First, you have a country road and a country village. You have two ordinary people—not members of the Eleven. Only one of them, Cleopas, is named. You have an earnest invitation to share in a very frugal meal. And that is all. Yet out of these commonplace threads is woven a story that has thrilled people for 2,000 years.
Walking down that Emmaus Road were two dispirited travelers. For them the thoroughfare could not be measured in miles; it stretched from bewilderment to heartbreak, from bitter disappointment to disillusionment.
As Cleopas and his companion trudged homeward, the death of Jesus, which was certain, and His possible resurrection, which was manifestly uncertain, were the only subjects of discussion.
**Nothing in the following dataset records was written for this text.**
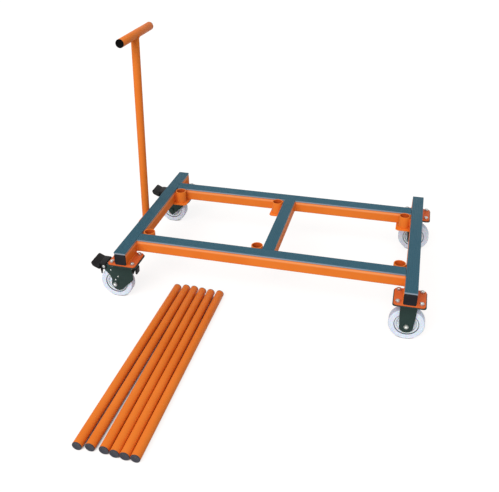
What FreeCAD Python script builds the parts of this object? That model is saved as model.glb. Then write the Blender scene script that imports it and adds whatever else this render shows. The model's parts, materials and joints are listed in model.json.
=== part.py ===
import FreeCAD, Part
import math
import os
import re

import Sketcher
from FreeCAD import Placement, Rotation, Vector

# Furniture dolly: a rubber-topped tube frame on four casters, with six loose stakes and a T-handle.
#
# The frame's own axes: X along the dolly from the handle end to the far end, Y across it from the
# stake side to the other, Z up.  The origin is the centre of the load deck, on top of the middle strip.
# All sizes are millimetres and angles are degrees.

doc = FreeCAD.newDocument("furniture_dolly")

# ---------------------------------------------------------------- driving sizes

SIZES = {
    "frame": {
        "frame_length": 1210, "frame_width": 800, "tube_size": 50, "tube_wall": 2.5, "tube_corner": 5,
        "rail_inset": 120, "cap_flange": 3, "cap_depth": 16, "cap_wall": 2.5, "cap_clearance": 0.2,
    },
    "deck strips": {
        "strip_thickness": 10, "strip_margin": 0.5, "strip_edge": 1.5, "strip_joint": 0.5,
        "groove_count": 6, "groove_width": 1.6, "groove_depth": 0.9,
    },
    "caster plates": {
        "mount_plate_long": 120, "caster_plate_long": 125, "plate_wide": 110, "mount_plate_thick": 6,
        "caster_plate_thick": 5, "plate_corner": 12, "bolt_span_long": 88, "bolt_span_wide": 80,
        "bolt_diameter": 10, "bolt_hole": 11, "bolt_flats": 16, "bolt_head": 6.4, "nut_height": 8,
        "bolt_tail": 2, "thread_clearance": 0.1,
    },
    "stake sockets": {
        "socket_outer": 48.3, "socket_bore": 40, "socket_proud": 7, "socket_gap": 3.35,
        "base_plate_thick": 4, "base_overlap": 20, "base_margin": 9.35, "base_chamfer": 9,
        "drain_hole": 12,
    },
    "handle": {
        "pipe_outer": 33.7, "pipe_wall": 2.6, "handle_reach": 860.5, "grip_length": 306, "grip_shift": 5,
        "handle_lean": 1.9, "foot_gap": 0.3, "saddle_clearance": 0.1, "sleeve_outer": 45, "sleeve_bore": 37,
        "sleeve_gap": 2.35, "sleeve_proud": 2, "sleeve_depth": 60, "bracket_margin": 1.5,
    },
    "stakes": {
        "stake_length": 920, "plug_flange": 3, "plug_depth": 18, "plug_clearance": 0.2, "stake_reach": 785,
    },
    "loose stakes: clearance to the one before, turn on the floor, slip along it": {
        "stake_gap_1": 183, "stake_turn_1": -0.84, "stake_slip_1": 2,
        "stake_gap_2": 9.3, "stake_turn_2": -0.56, "stake_slip_2": 7,
        "stake_gap_3": 14.3, "stake_turn_3": 0.16, "stake_slip_3": 7,
        "stake_gap_4": 4.3, "stake_turn_4": 0.16, "stake_slip_4": 2,
        "stake_gap_5": 1.8, "stake_turn_5": -0.03, "stake_slip_5": 0,
        "stake_gap_6": 2.8, "stake_turn_6": -0.25, "stake_slip_6": 0,
    },
    "wheels": {
        "wheel_diameter": 140, "wheel_width": 38, "tread_core": 92, "tread_round": 6,
        "seat_clearance": 0.05, "rim_width": 32, "rim_wall": 6, "web_thick": 7, "hub_length": 42,
        "hub_diameter": 38, "bush_outer": 20, "bush_length": 15, "spoke_count": 8, "spoke_thick": 4,
        "spoke_width": 22, "axle_diameter": 12, "running_clearance": 0.05,
    },
    "forks": {
        "caster_height": 180, "fork_gap": 46, "fork_wall": 3.5, "axle_hole_clearance": 0.1,
        "axle_flats": 17, "axle_head": 7.5, "axle_nut": 10, "axle_tail": 5, "washer_diameter": 20,
        "washer_thick": 1.6,
        "leg_top": 67, "leg_middle": 61, "leg_foot": 54, "leg_below_axle": 33, "leg_round": 26,
        "leg_bend": 70, "panel_proud": 1.5, "panel_margin": 9, "boss_diameter": 30,
    },
    "swivel head": {
        "trail": 47, "race_radius": 27, "race_band": 9, "race_height": 8, "race_gap": 0.3,
        "ball_diameter": 8, "ball_count": 10, "ball_clearance": 0.15, "crown_radius": 39, "crown_front": 30,
        "crown_rise": 6, "king_diameter": 12, "king_head": 20, "king_head_thick": 3, "king_flats": 18,
        "king_nut": 7, "king_tail": 2, "tongue_thick": 3, "tongue_width": 30, "tongue_back": 18,
        "toe_drop": 60, "toe_reach": 50, "toe_thick": 8,
        "cheek_front": 35, "cheek_drop": 61, "foot_front": 19, "foot_rear": 5, "heel_out": 20, "heel_drop": 8,
        "waist_out": 16, "waist_rise": 22, "shoulder_out": 25, "shoulder_rise": 42,
        "cheek_round": 12, "foot_round": 21,
        "inner_top": 58, "inner_front": 27, "inner_middle": 86, "inner_waist": 14, "inner_foot": 50,
    },
    "brake pedal": {
        "pin_out": 91, "pin_diameter": 8, "pin_head": 13, "pin_head_thick": 2, "ear_radius": 9,
        "cheek_clearance": 1, "cheek_wall": 3.5, "hood_thick": 3, "hood_clearance": 1.5, "hood_front": 18,
        "paddle_width": 84, "paddle_reach": 53, "paddle_rise": 17.3, "paddle_thick": 11, "valley_out": 25,
        "valley_rise": 5.3, "paddle_round": 12, "shoe_width": 34, "shoe_thick": 8, "shoe_drop": 26,
        "shoe_out": 12, "spur_drop": 38, "spur_out": 11, "spur_tip": 4,
    },
}


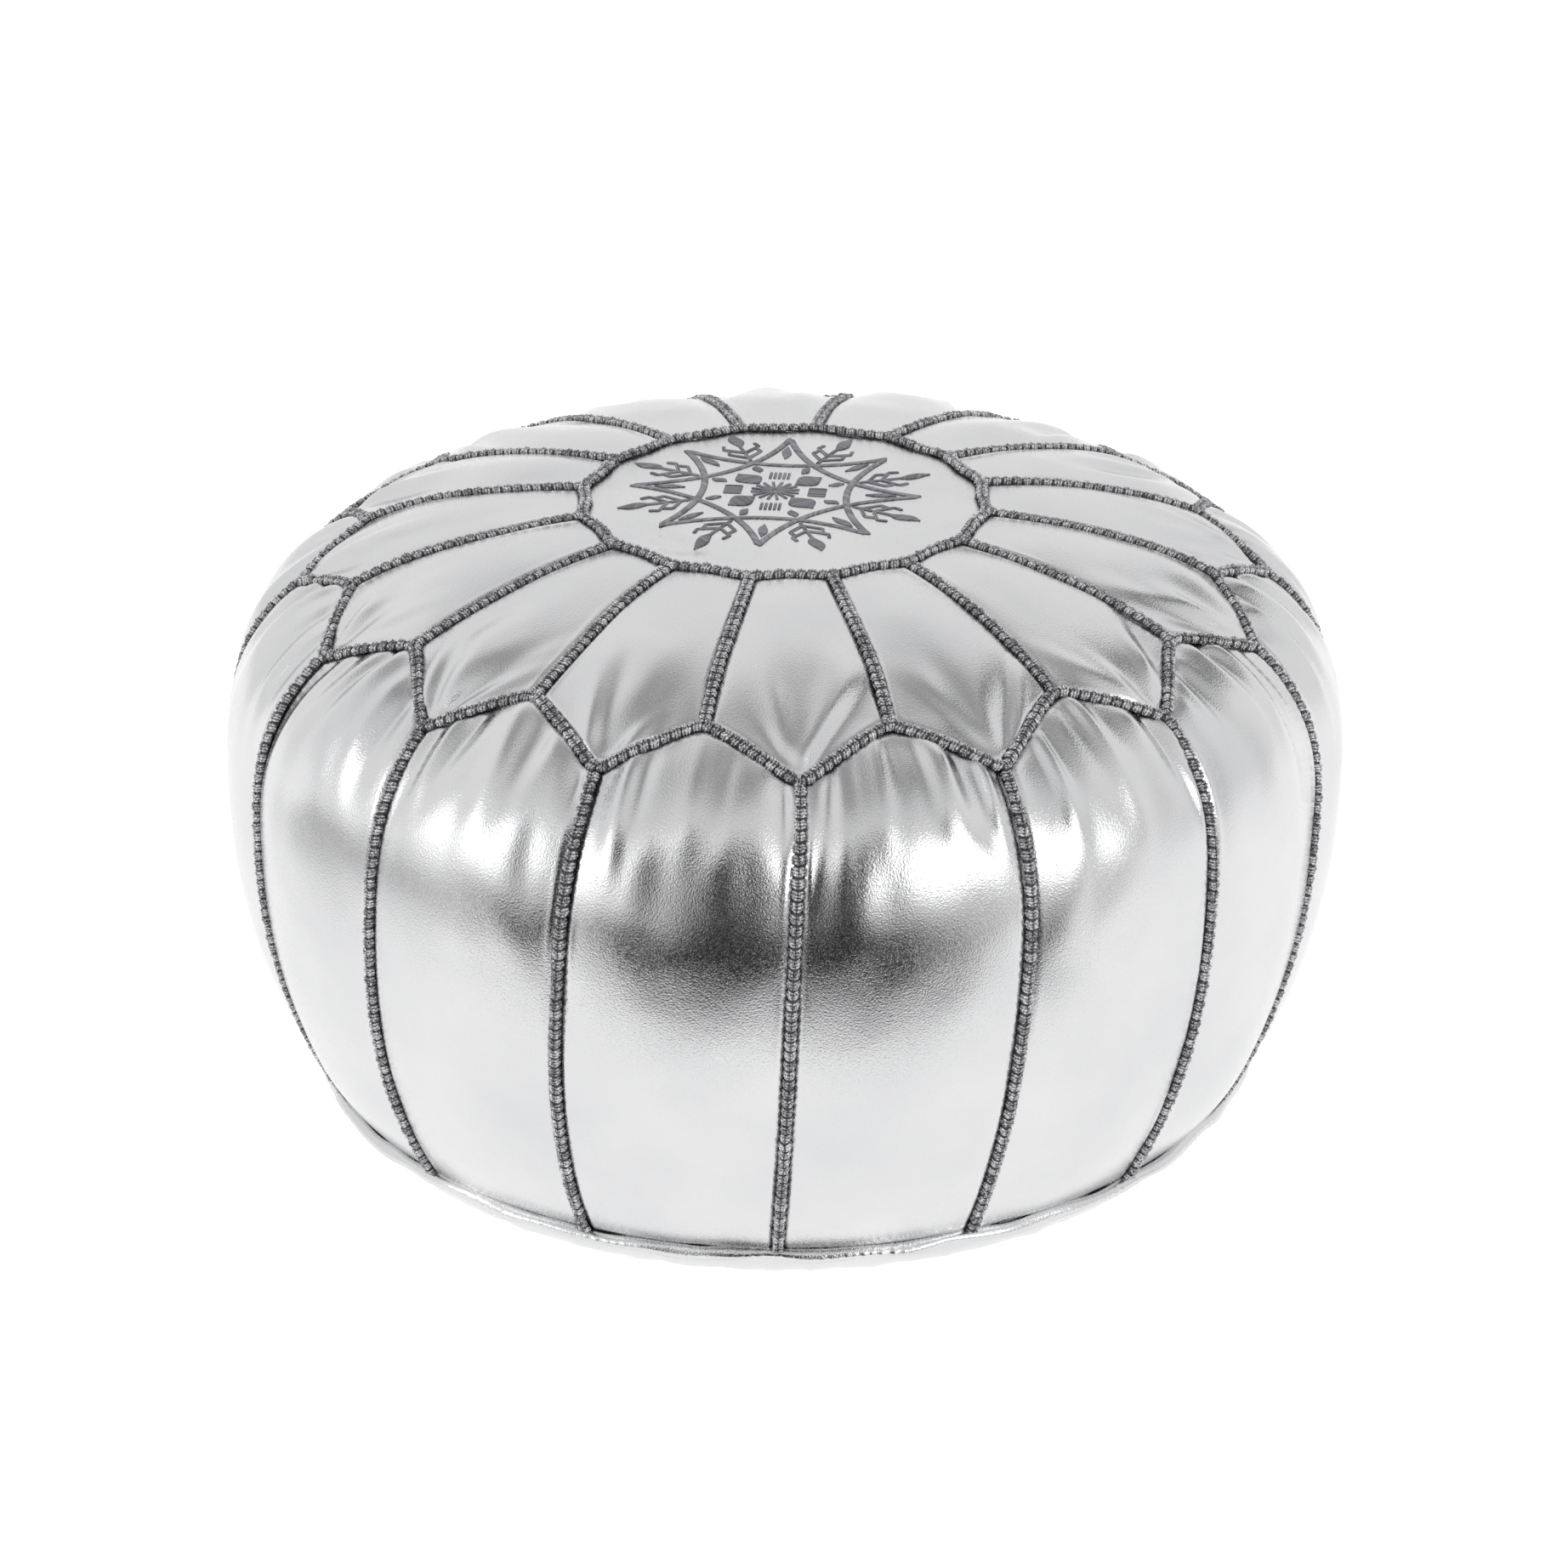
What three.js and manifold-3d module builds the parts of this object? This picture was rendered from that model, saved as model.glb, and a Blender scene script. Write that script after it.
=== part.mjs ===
// Round Moroccan leather pouf, in millimetres, +Z up.
// Origin: centre of the base, on the surface the pouf stands on. The front is -Y.
//
// The cover is sewn from a round medallion, a ring of top petals and a ring of side panels. The petals end
// in points that fit between the pointed arches of the side panels. A thick braid covers every seam.
// Below, a folded welt joins the sides to a leather base in two halves, closed by a zip along X. Cotton
// stuffing fills the cover. The base is dished round the zip, so that the slider and pull clear the floor.
import * as THREE from "three";
import { mergeVertices } from "three/addons/utils/BufferGeometryUtils.js";
import Module from "manifold-3d";

const wasm = await Module();
wasm.setup();

// ---- Driving dimensions ----

const panelCount = 16;
const height = 302; // top of the seam outline at the axis
const seamRadius = 270; // radius of the side seams at the widest place
const equatorHeight = 172; // height of that widest place
const shoulderExponent = 2.8; // squareness of the shoulder's superellipse
const sideExponent = 2.2; // how late the sides draw in towards the base
const medallionRadius = 98;
const petalLength = 115; // along the surface, from the medallion to an arch's peak
const archDrop = 31; // along the surface, from an arch's peak to its foot
const archExponent = 1.3; // over 1 rounds the arch's shoulders
const baseSeamRadius = 233;
const baseSeamHeight = 20;
const baseTwist = THREE.MathUtils.degToRad(2.4); // how far the side seams lean by the base

const leather = 1.6;
const seamGap = 0.6; // between two leather pieces that meet at a seam
const crown = 5; // how far a panel's middle stands out beyond its seams

const braidWidth = 7;
const braidHeight = 3.2;
const braidLift = 1.5; // from the seam's line to the braid's underside

const stuffingGap = 2.4; // from the leather to the stuffing
const fitGap = 0.3; // between pieces that rest on or run beside each other

const contactRing = 30; // width of the flat ring that the pouf stands on
const rimCurve = 19; // from that ring out to the base's seam
const dishDepth = 9;
const dishSlope = 12;
const weltWidth = 5;
const weltHeight = 3.6;
const weltRise = 0.6; // from the base seam up to the welt's top

const teethThickness = 2.2;
const teethWidth = 2.5; // of one row
const toothDepth = 1.1;
const toothPitch = 8;
const postThickness = 0.8; // the slider's post, which runs between the two rows
const postHalfLength = 2;
const tapeWidth = 14;
const tapeThickness = 0.6;
const tapeOverrun = 18; // how far the tapes run past the teeth at each end
const stopLength = 3;
const sliderLength = 12;
const sliderPlate = 1;
const bridgeGap = 1.9; // room under the slider's bridge for the pull's crossbar
const bridgeBar = 1;
const bridgeInset = 1.5; // from the slider's end to the bridge's
const bridgeHalfWidth = 0.8;
const pullLength = 30;
const pullWidth = 6.4;
const pullThickness = 1.1;
const pullClearance = 2; // from the opening that the pull lies in to the dish's slope
const armWidth = 1;
const armReach = 3; // from the bridge's end to the pull's tab

const starRadius = 70;
const starWaist = 36; // from the centre to the middle of a star's bowed side
const starBand = 3;
const threadHeight = 0.8;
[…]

And while they reasoned on them, “Jesus Himself came up and walked along with them” (Luke 24:15)
The first thing He does for these two who thought their precious dream had faded, that death had taken charge, was to open to them the Scriptures. During the walk, not only the Scriptures, but hearts, were opened. “Were not our hearts burning within us while He talked with us on the road and opened the Scriptures to us?” (Luke 24:32).
It was an experience that His listeners did not want to end. The day was melting into evening and they begged Him to stay. In these twilight moments, while the three supped together, the room was suffused with burning glory. Suddenly the two villagers were dazzled by the awareness that the stranger to whom they had offered hospitality was none other than the risen Lord! Truly alive! As quickly as they recognized their royal guest, so quickly did He vanish from their sight. Pieces of the broken bread were still there on the table. And while the two sat in stunned silence, the room still echoed the sound of His blessing.
The appearance of the resurrected Jesus had to be reported at once to the Eleven in Jerusalem. While only hours earlier their footsteps had dragged along a weary road, now their feet fairly flew. They were bearers of the best news of all: “He is risen!”
The most commonplace walk, the dustiest road, the lowliest home and the most ordinary people can be filled with radiant glory, if the living Lord draws near and takes preeminence. The burning heart, surely, is a supreme need of every individual who names the name of Christ.